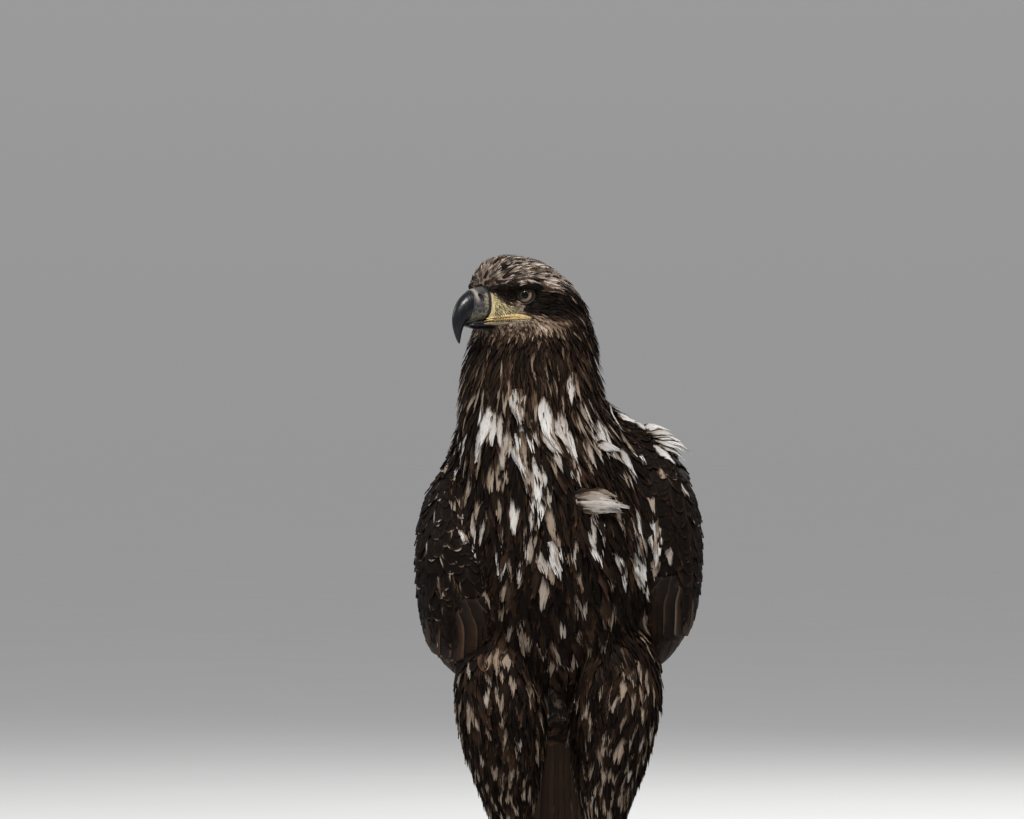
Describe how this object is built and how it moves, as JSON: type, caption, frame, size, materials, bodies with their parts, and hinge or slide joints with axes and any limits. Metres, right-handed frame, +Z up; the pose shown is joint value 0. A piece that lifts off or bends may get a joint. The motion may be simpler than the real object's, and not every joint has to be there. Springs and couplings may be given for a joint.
{
  "type": "immature bald eagle",
  "caption": "Life-size model of a young bald eagle standing on the floor, wings folded, head turned to its right, with hooked bill, feathered thighs and clawed feet.",
  "frame": {"origin": "on the floor, under the middle of the bird's bounding box", "axes": "+Z up; the bird faces -Y, its left side is +X and its tail points to +Y; the head is turned 50 degrees to the bird's right"},
  "size_m": [0.2902, 0.474, 0.6743],
  "materials": {
    "plumage": "dark brown body feathers with buff and white mottling, soft and matte",
    "flight_feathers": "blackish-brown wing and tail feathers, faint sheen",
    "horn": "smooth dark slate horn, softly polished",
    "cere": "waxy greyish-yellow skin at the root of the bill",
    "eye": "pale brownish iris and black pupil under a wet clear dome",
    "foot": "yellow scaled skin, slightly waxy"
  },
  "bodies": {
    "root": {"head": "plumage", "neck": "plumage", "trunk": "plumage", "cere": "cere", "bill_upper": "horn", "bill_lower": "horn", "eye_left": "eye", "eye_right": "eye", "wing_left_coverts": "plumage", "wing_left_secondaries": "flight_feathers", "wing_left_primaries": "flight_feathers", "wing_right_coverts": "plumage", "wing_right_secondaries": "flight_feathers", "wing_right_primaries": "flight_feathers", "tail": "flight_feathers", "leg_left_feathered": "plumage", "leg_right_feathered": "plumage", "foot_left": "foot", "foot_right": "foot", "claw_left_inner": "horn", "claw_left_middle": "horn", "claw_left_outer": "horn", "claw_left_hind": "horn", "claw_right_inner": "horn", "claw_right_middle": "horn", "claw_right_outer": "horn", "claw_right_hind": "horn"}
  },
  "joints": []
}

==*==

• AIM: Would you give the material above again, complete and exact?

• OUTPUT FOR THIS EXERCISE:
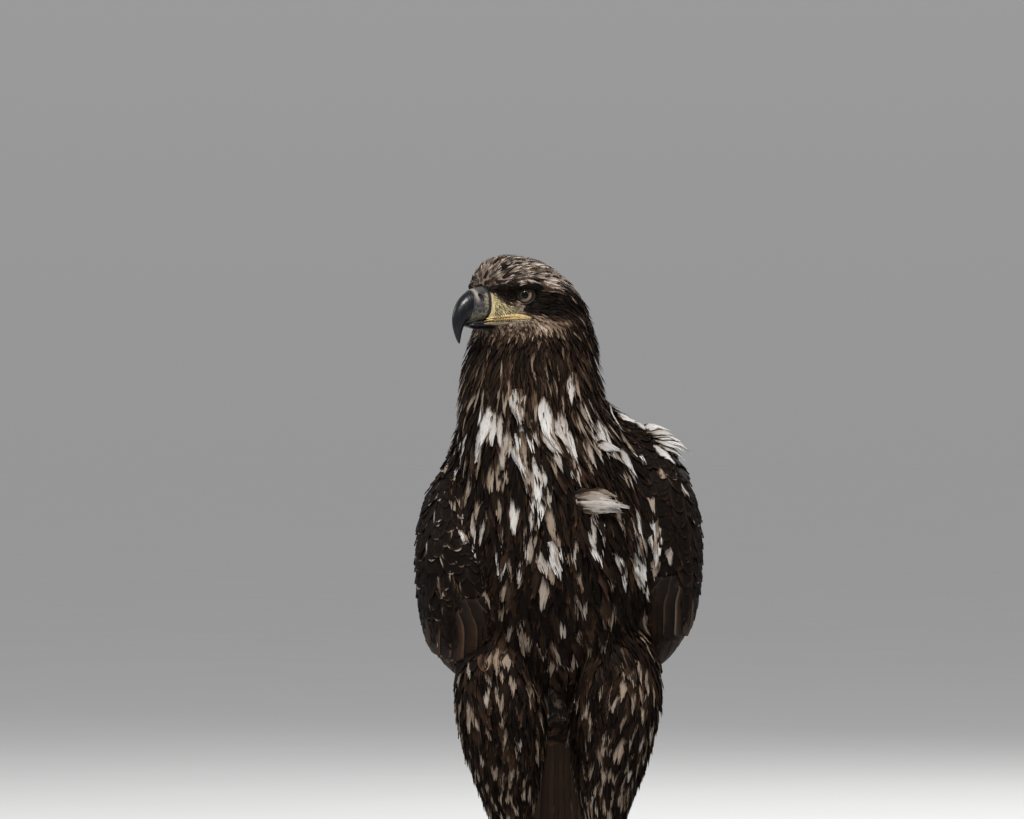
Describe how this object is built and how it moves, as JSON: type, caption, frame, size, materials, bodies with their parts, and hinge or slide joints with axes and any limits. Metres, right-handed frame, +Z up; the pose shown is joint value 0. A piece that lifts off or bends may get a joint. The motion may be simpler than the real object's, and not every joint has to be there. Springs and couplings may be given for a joint.
{
  "type": "immature bald eagle",
  "caption": "Life-size model of a young bald eagle standing on the floor, wings folded, head turned to its right, with hooked bill, feathered thighs and clawed feet.",
  "frame": {"origin": "on the floor, under the middle of the bird's bounding box", "axes": "+Z up; the bird faces -Y, its left side is +X and its tail points to +Y; the head is turned 50 degrees to the bird's right"},
  "size_m": [0.2902, 0.474, 0.6743],
  "materials": {
    "plumage": "dark brown body feathers with buff and white mottling, soft and matte",
    "flight_feathers": "blackish-brown wing and tail feathers, faint sheen",
    "horn": "smooth dark slate horn, softly polished",
    "cere": "waxy greyish-yellow skin at the root of the bill",
    "eye": "pale brownish iris and black pupil under a wet clear dome",
    "foot": "yellow scaled skin, slightly waxy"
  },
  "bodies": {
    "root": {"head": "plumage", "neck": "plumage", "trunk": "plumage", "cere": "cere", "bill_upper": "horn", "bill_lower": "horn", "eye_left": "eye", "eye_right": "eye", "wing_left_coverts": "plumage", "wing_left_secondaries": "flight_feathers", "wing_left_primaries": "flight_feathers", "wing_right_coverts": "plumage", "wing_right_secondaries": "flight_feathers", "wing_right_primaries": "flight_feathers", "tail": "flight_feathers", "leg_left_feathered": "plumage", "leg_right_feathered": "plumage", "foot_left": "foot", "foot_right": "foot", "claw_left_inner": "horn", "claw_left_middle": "horn", "claw_left_outer": "horn", "claw_left_hind": "horn", "claw_right_inner": "horn", "claw_right_middle": "horn", "claw_right_outer": "horn", "claw_right_hind": "horn"}
  },
  "joints": []
}